Distinction from TrustDilemma-v0
| Aspect | TrustDilemma-v0 | ReciprocalDilemma-v0 |
|---|---|---|
| Mechanism | TR-2 trust dynamics (slow erosion/building) | TR-4 behavioral reciprocity (fast, 1-5 step response) |
| Response Time | Trust changes over 10-20+ steps | Memory window of $k=5$ steps |
| Adaptation | Gradual trust adjustment | Immediate reciprocal response |
| Key Equation | Trust update (Eqs 8-9) | Reciprocity modifier (Eq 44) |
| Strategy | Long-horizon impulse control | Conditional cooperation (tit-for-tat) |
Environment Specification
Basic Usage
import coopetition_gym
import numpy as np
# Create environment
env = coopetition_gym.make("ReciprocalDilemma-v0")
# Reset
obs, info = env.reset(seed=42)
# Run episode with cooperative strategy
for step in range(100): actions = np.array([60.0, 60.0])
obs, rewards, terminated, truncated, info = env.step(actions)
if terminated or truncated: break
print(f"Mean trust: {info['mean_trust']:.3f}")
Parameters
| Parameter | Default | Description |
|---|---|---|
max_steps |
100 | Maximum timesteps |
render_mode |
None | Rendering mode |
TR-4 Parameters
| Parameter | Symbol | Value | Description |
|---|---|---|---|
| Base reciprocity | $\rho_0$ | 1.0 | Reciprocity strength |
| Dependency elasticity | $\eta$ | 1.0 | How dependency scales reciprocity |
| Response sensitivity | $\kappa$ | 1.0 | Steepness of bounded response |
| Memory window | $k$ | 5 | Steps of recent history considered |
| Reciprocity weight | $\lambda_R$ | 1.0 | Overall reciprocity scaling |
| Dependency amplification | $\omega$ | 0.6 | Dependency boost in trust gating |
Spaces
Observation Space
Type: Box
Dtype: float32
Includes actions, trust matrix, reputation, interdependence, and step info.
Action Space
Type: Box
Shape: (2,)
Dtype: float32
Range: [0.0, 100.0] for each agent
Metrics and Info
The info dictionary contains:
| Key | Type | Description |
|---|---|---|
step |
int | Current timestep |
mean_trust |
float | Average trust level |
cooperation_signals |
dict | Per-pair $s_{ij}$ values |
reciprocity_effects |
dict | Per-pair reciprocity contributions |
memory_averages |
dict | Per-pair memory averages $\bar{a}_j$ |
tr4_memory_window |
int | Memory window $k$ |
Key Dynamics
Reciprocity-Driven Cooperation
With symmetric dependencies ($D_{12} = D_{21} = 0.5$):
- $\rho_{12} = \rho_{21} = 1.0 \cdot 0.5^{1.0} = 0.5$
- Both agents respond equally to partner’s cooperation signals
- Sustained cooperation builds positive feedback loop
Defection Response
When one agent defects:
- Cooperation signal $s_{ij}$ becomes negative (action below memory average)

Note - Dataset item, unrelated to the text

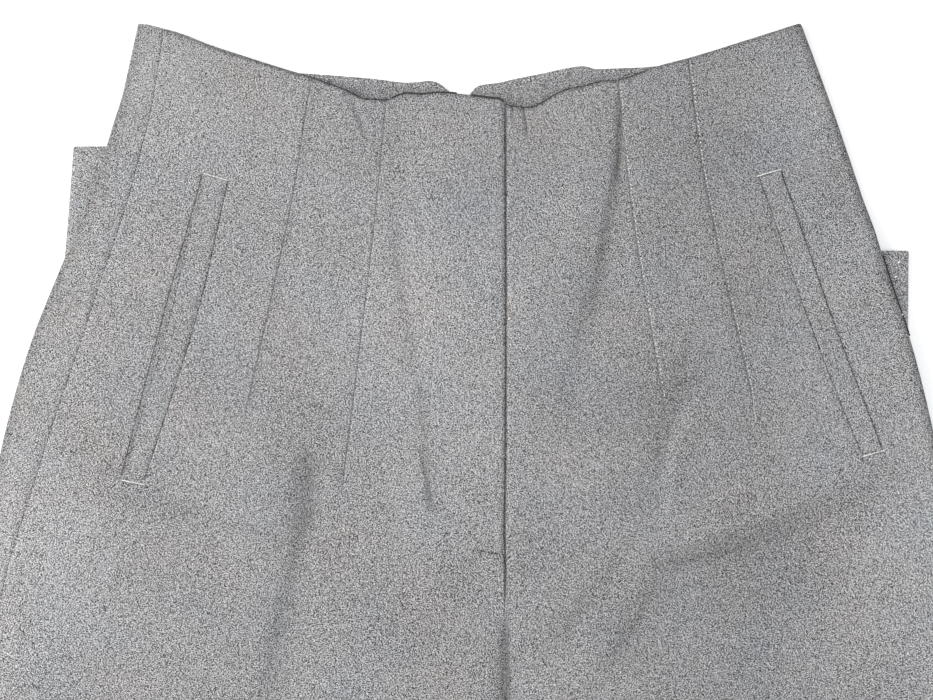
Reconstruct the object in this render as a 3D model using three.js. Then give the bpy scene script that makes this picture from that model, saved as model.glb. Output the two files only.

- Bounded response $\varphi(s)$ maps to negative value in $(-1, 0)$
- Reciprocity modifier reduces defector’s reward multiplier
- Fast response within $k = 5$ steps (unlike slow trust erosion)
Research Applications
ReciprocalDilemma-v0 is suitable for studying:
- Conditional Cooperation: Can agents learn tit-for-tat-like strategies?
- Memory Effects: How does memory window $k$ affect cooperation stability?
- Reciprocity vs. Trust: Comparing fast reciprocity (TR-4) with slow trust (TR-2)
- Cooperation Emergence: Conditions for sustained cooperation in continuous PD
Related Environments
- TrustDilemma-v0: TR-2 trust-based variant (slower dynamics)
- GiftExchange-v0: Asymmetric TR-4 reciprocity
- GraduatedSanction-v0: Multi-agent reciprocity with sanctions
References
- Pant, V. & Yu, E. (2026). Computational Foundations for Strategic Coopetition: Formalizing Sequential Interaction and Reciprocity. arXiv:2604.01240. Link
- Axelrod, R. (1984). The Evolution of Cooperation. Basic Books.
- Killingback, T. & Doebeli, M. (2002). The Continuous Prisoner’s Dilemma and the Evolution of Cooperation through Reciprocal Altruism with Variable Investment. American Naturalist.